USAI tiga Kompasianer Terbaik 2013, mengunjungi Phuket, dan menyusullah Kompasianer Makassar ini bertandang di negeri -sedang dilanda prahara politik- Thailand. Subuh, 19 Maret 2014, penulis berjalan sendirian, jogging. Dan tercenganglah daku, mempolototi sebuah perahu, melintasi Sungai Chao Praya. Sungai yang steril dari serakan sampah itu, menakajubkanku. Sekonyong-konyong, penulis termemori dengan sungai-sungai di negeriku, Indonesia. Apakah mungkin sungai-sungai di tanah airku, yang semula menjadi ajang transportasi sampah, tersulap menjadi sebuah pelintasan warga dari dan ke suatu tujuan? Itu mimpi mayoritas masyarakat yang hidup di Indonesia dengan variatifnya kemacetan transportasi.
Dan kuakui, Thailand tumbuh pesat, gedung-gedung terbangun sangat cepatnya, terencana dengan seksama, taktis, strategis, berdiri megah-kokoh-mencakar membelah awan, dan tetap berpatok standardisasi AMDAL. Kali ini, penulis takluk lagi -setelah berpuluh kali takluk di hadapan Timnas Gajah Putih- akan kebolehan negara berbentuk kerajaan ini. Dan alangkah nyaman transportasi sungai di sini, yah di Bangkok ini sobat.
Kemudian, bersua lagi dengan Tuk Tuk, roda tiga kebanggaan Thailand, buatan sendiri, berbahan bakar gas, suara knalpot yang ringan, tak memekik telinga dan tak membisingkan lingkungan. Itulah sketas ringan soal negeri tetangga ini. Beranjak dan menggeliatlah mereka, negeri tanpa pernah terjajah dari bangsa lain ini, telah melampaui Indonesia dengan beragam infrastrukturnya, perawatan budaya dan spirit vihara.
Tabiat Tiada Beda
Dugaanku meleset, kusangkakan orang Thailand itu berbeda karakter dengan Indonesia, wah ada kemiripan dalam berbagai hal, termasuk teknik melayani tamu. Dan tamu itu adalah saya, sempat beradegan konyol, saat penulis meminta dibawakan air panas untuk menyeduh kopi, di sebuah kamar. Layanan lambat, dan room service tiba juga, mengetuk pintu kamar dengan keras-keras. Kubuka, orang Thailand itu tak ramah padaku, malah hanya satu auman yang diberikan padaku: "Huuuuuuuuuuuuum". Auman ini menandakan bahwa dia tak sepenuh hati melayani. Dan sebagai orang Bugis-Makassar, kubalas dengan auman juga: "Khaaaaaaaaaaaaaaaaaaaaaaaaaaaak".

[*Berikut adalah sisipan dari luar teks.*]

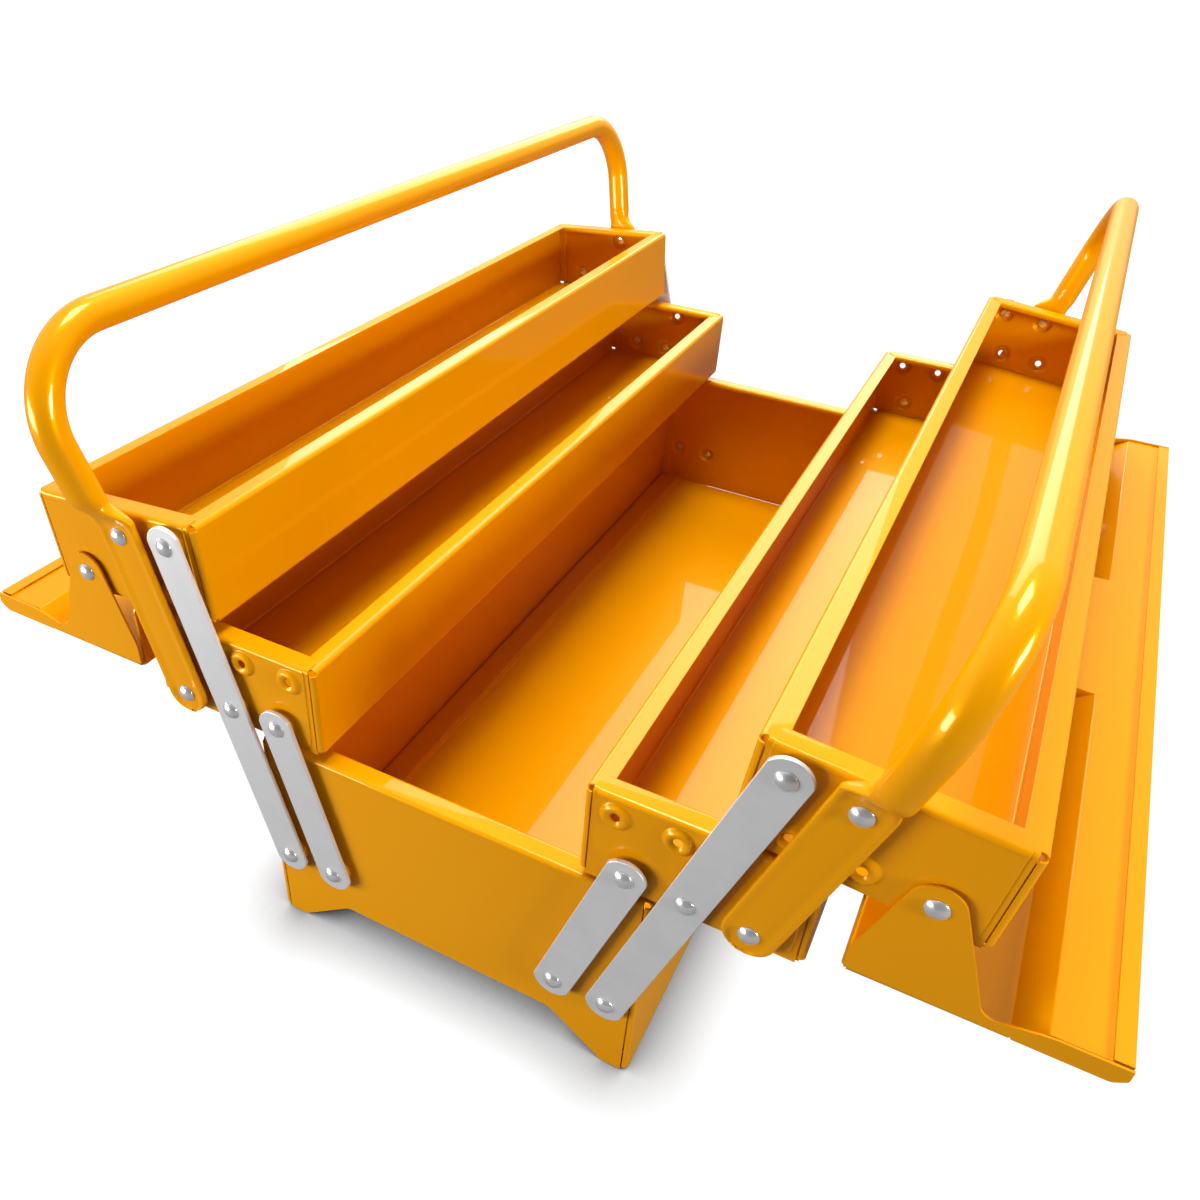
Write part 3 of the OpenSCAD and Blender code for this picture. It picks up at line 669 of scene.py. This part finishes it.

Tilikan budaya, Thailand juga tak disiplin-disiplin amat. Lantas, mengapa mereka lebih baik dalam hal 'keteraturan', dan soal sepele bak urusan buang-buang sampah? Sebab, pemerintah mereka sudah sangat siap memfasilitasi sarana pembuangan sampah, dari berbagai bahan, malah ada tong sampah yang cantik, bening, dan kita tertarik membuang sampah ke dalamnya, sebab konstruksinya elegan dan artistik.
Lalu apa yang bisa diadopsi dari Thailand? Rasa-rasanya kelewat banyak. Tarulah spirit membangun Thailand, semangat perawatan lingkungan, pelestarian budaya dan berkesenian. Belum lagi dengan fasilitas-fasilitas olahraga (sekolah olahraga, red) dan Thailand pantas mengungguli negara-negara Asian, sebab mereka memang men-design dengan matang gedung-gedung olahraga, tanpa korupsi gaya Hambalang itu.
Dikepung NGO
Negara 'maju' sekaliber Thailand (menghampiri Hong Kong dan Singapura) telah mengundang NGO di berbagai belahan dunia, Thailand benar-benar pusat masa depan, urat pereknonomian Asia Tenggara. Hingga beragam NGO hadir di sini, untuk kemudian meneliti, menabur program, menuai variasinya kehidupan sosial budaya Thailand yang bergelora itu.
NGO masih mempercayai Thailand, walau riak-riak korupsi, pun masih ada di sana. Tapi tak semarak korupsinya Indonesiaku.